## Objective
Below you will find a set of lines. Repeat them all exactly.
— start Recorded information —
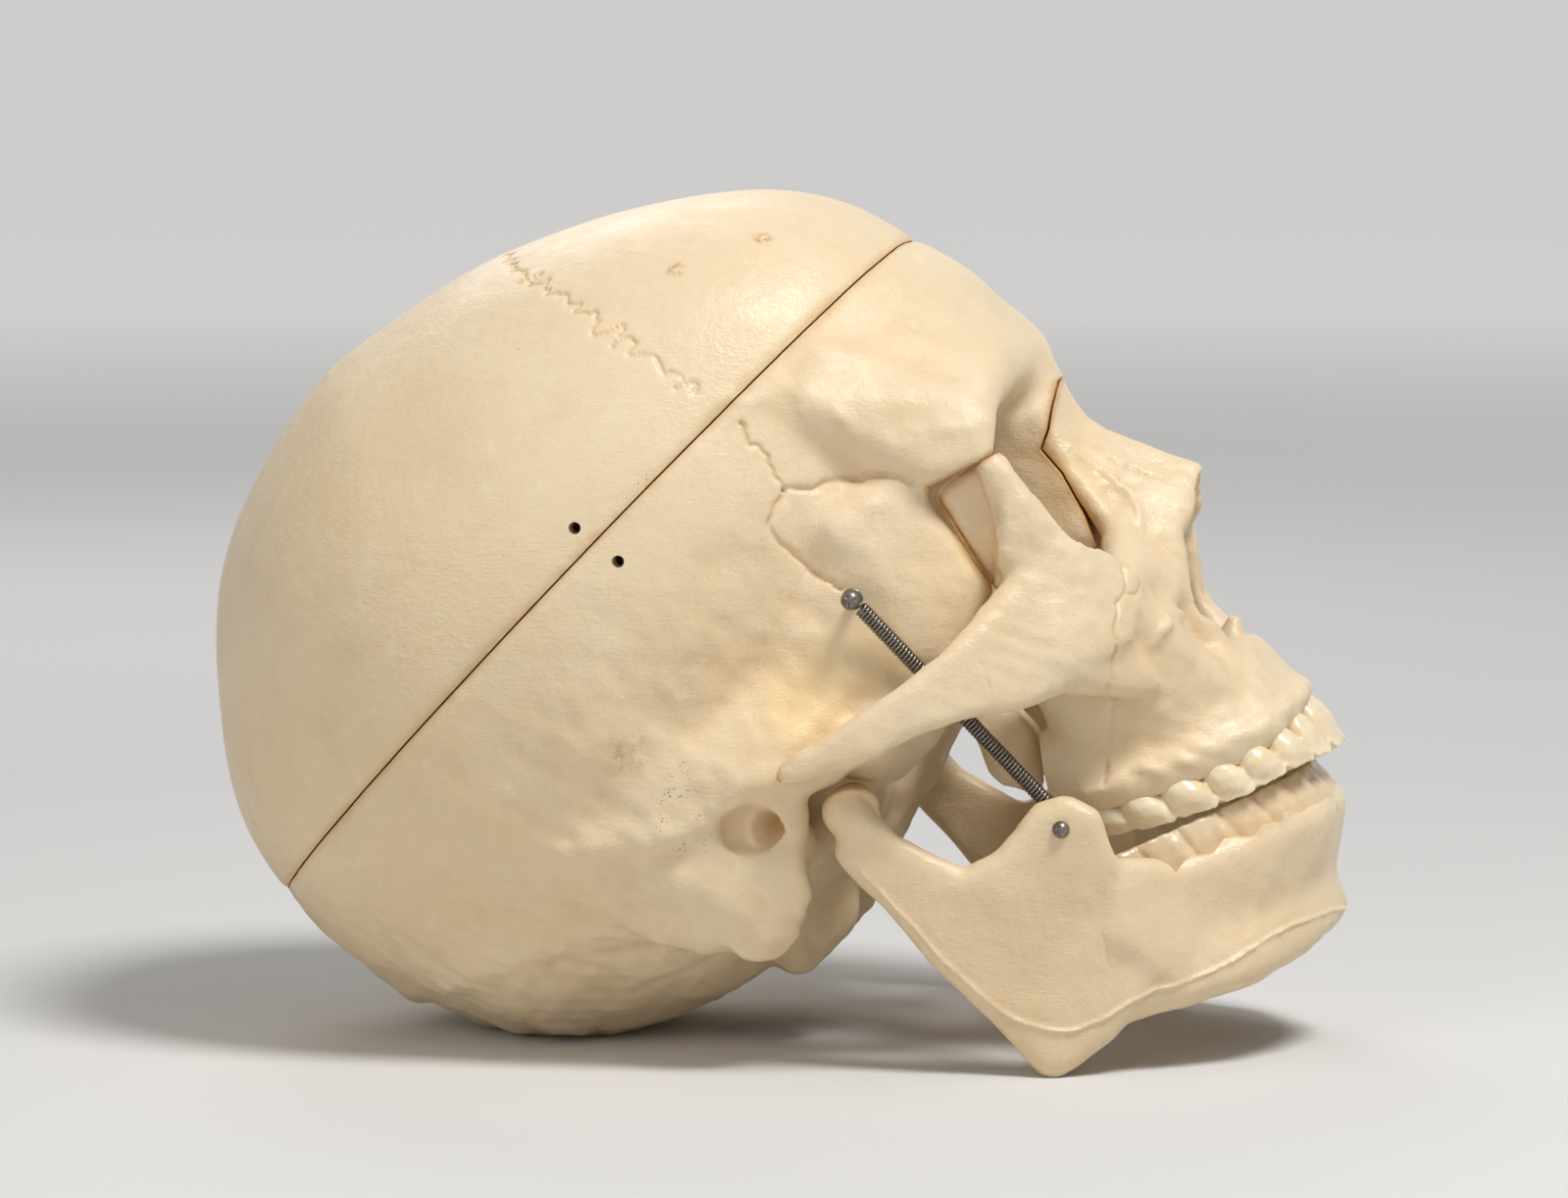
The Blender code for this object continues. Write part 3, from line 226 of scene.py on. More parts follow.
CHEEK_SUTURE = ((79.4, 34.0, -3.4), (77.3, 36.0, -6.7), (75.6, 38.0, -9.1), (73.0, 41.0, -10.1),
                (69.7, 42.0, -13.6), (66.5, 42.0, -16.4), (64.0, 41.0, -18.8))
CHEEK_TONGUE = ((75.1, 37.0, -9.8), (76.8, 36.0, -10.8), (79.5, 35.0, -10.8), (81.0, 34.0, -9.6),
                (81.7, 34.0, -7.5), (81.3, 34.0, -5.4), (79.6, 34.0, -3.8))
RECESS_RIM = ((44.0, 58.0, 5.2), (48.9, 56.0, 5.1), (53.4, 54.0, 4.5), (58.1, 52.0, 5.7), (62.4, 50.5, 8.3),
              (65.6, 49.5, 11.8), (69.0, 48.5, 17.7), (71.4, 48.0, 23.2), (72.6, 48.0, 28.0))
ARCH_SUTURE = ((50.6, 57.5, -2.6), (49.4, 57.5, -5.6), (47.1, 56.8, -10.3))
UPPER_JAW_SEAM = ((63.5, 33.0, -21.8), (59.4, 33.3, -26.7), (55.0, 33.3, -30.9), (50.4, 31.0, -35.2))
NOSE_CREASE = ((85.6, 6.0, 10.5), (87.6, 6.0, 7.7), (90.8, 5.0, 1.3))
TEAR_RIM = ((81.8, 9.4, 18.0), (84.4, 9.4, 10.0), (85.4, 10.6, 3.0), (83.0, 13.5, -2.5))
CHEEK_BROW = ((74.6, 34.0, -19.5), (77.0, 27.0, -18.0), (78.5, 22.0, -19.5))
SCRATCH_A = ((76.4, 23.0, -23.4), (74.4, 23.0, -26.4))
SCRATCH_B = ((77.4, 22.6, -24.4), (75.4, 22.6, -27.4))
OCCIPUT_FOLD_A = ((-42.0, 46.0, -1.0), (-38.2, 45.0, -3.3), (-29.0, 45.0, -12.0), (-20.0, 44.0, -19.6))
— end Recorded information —
## Response below
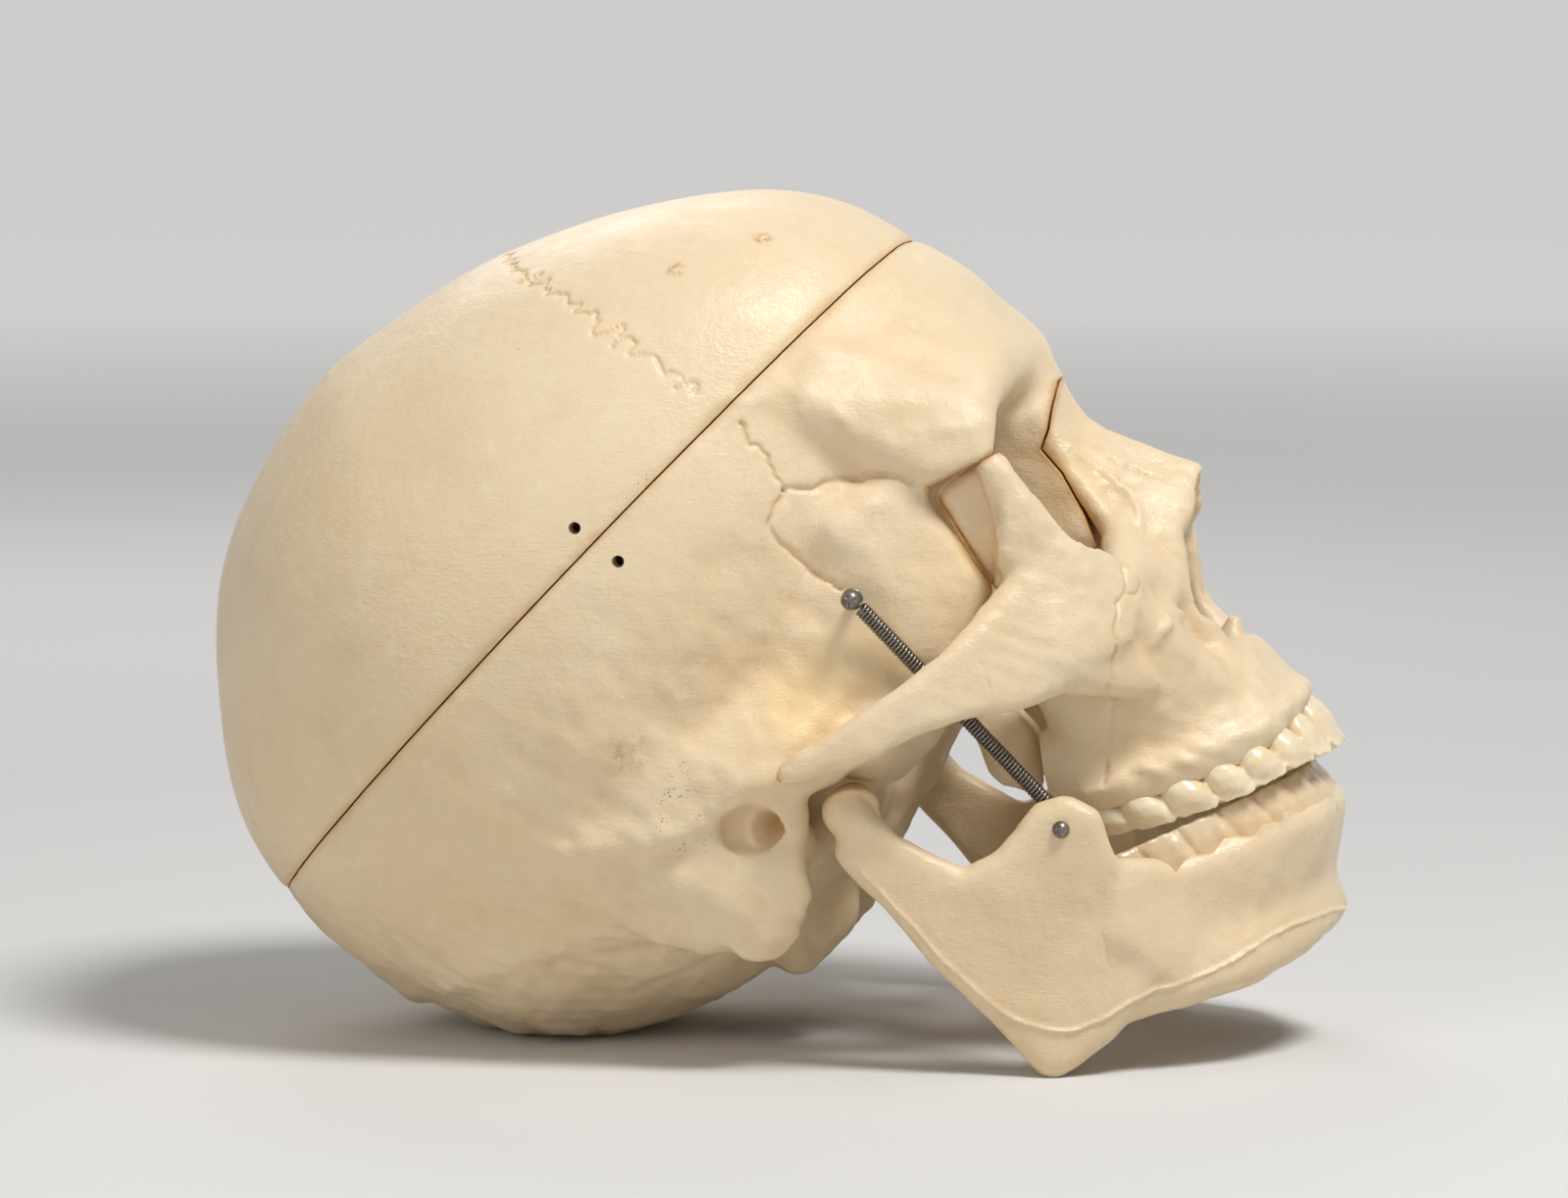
The Blender code for this object continues. Write part 3, from line 226 of scene.py on. More parts follow.
CHEEK_SUTURE = ((79.4, 34.0, -3.4), (77.3, 36.0, -6.7), (75.6, 38.0, -9.1), (73.0, 41.0, -10.1),
                (69.7, 42.0, -13.6), (66.5, 42.0, -16.4), (64.0, 41.0, -18.8))
CHEEK_TONGUE = ((75.1, 37.0, -9.8), (76.8, 36.0, -10.8), (79.5, 35.0, -10.8), (81.0, 34.0, -9.6),
                (81.7, 34.0, -7.5), (81.3, 34.0, -5.4), (79.6, 34.0, -3.8))
RECESS_RIM = ((44.0, 58.0, 5.2), (48.9, 56.0, 5.1), (53.4, 54.0, 4.5), (58.1, 52.0, 5.7), (62.4, 50.5, 8.3),
              (65.6, 49.5, 11.8), (69.0, 48.5, 17.7), (71.4, 48.0, 23.2), (72.6, 48.0, 28.0))
ARCH_SUTURE = ((50.6, 57.5, -2.6), (49.4, 57.5, -5.6), (47.1, 56.8, -10.3))
UPPER_JAW_SEAM = ((63.5, 33.0, -21.8), (59.4, 33.3, -26.7), (55.0, 33.3, -30.9), (50.4, 31.0, -35.2))
NOSE_CREASE = ((85.6, 6.0, 10.5), (87.6, 6.0, 7.7), (90.8, 5.0, 1.3))
TEAR_RIM = ((81.8, 9.4, 18.0), (84.4, 9.4, 10.0), (85.4, 10.6, 3.0), (83.0, 13.5, -2.5))
CHEEK_BROW = ((74.6, 34.0, -19.5), (77.0, 27.0, -18.0), (78.5, 22.0, -19.5))
SCRATCH_A = ((76.4, 23.0, -23.4), (74.4, 23.0, -26.4))
SCRATCH_B = ((77.4, 22.6, -24.4), (75.4, 22.6, -27.4))
OCCIPUT_FOLD_A = ((-42.0, 46.0, -1.0), (-38.2, 45.0, -3.3), (-29.0, 45.0, -12.0), (-20.0, 44.0, -19.6))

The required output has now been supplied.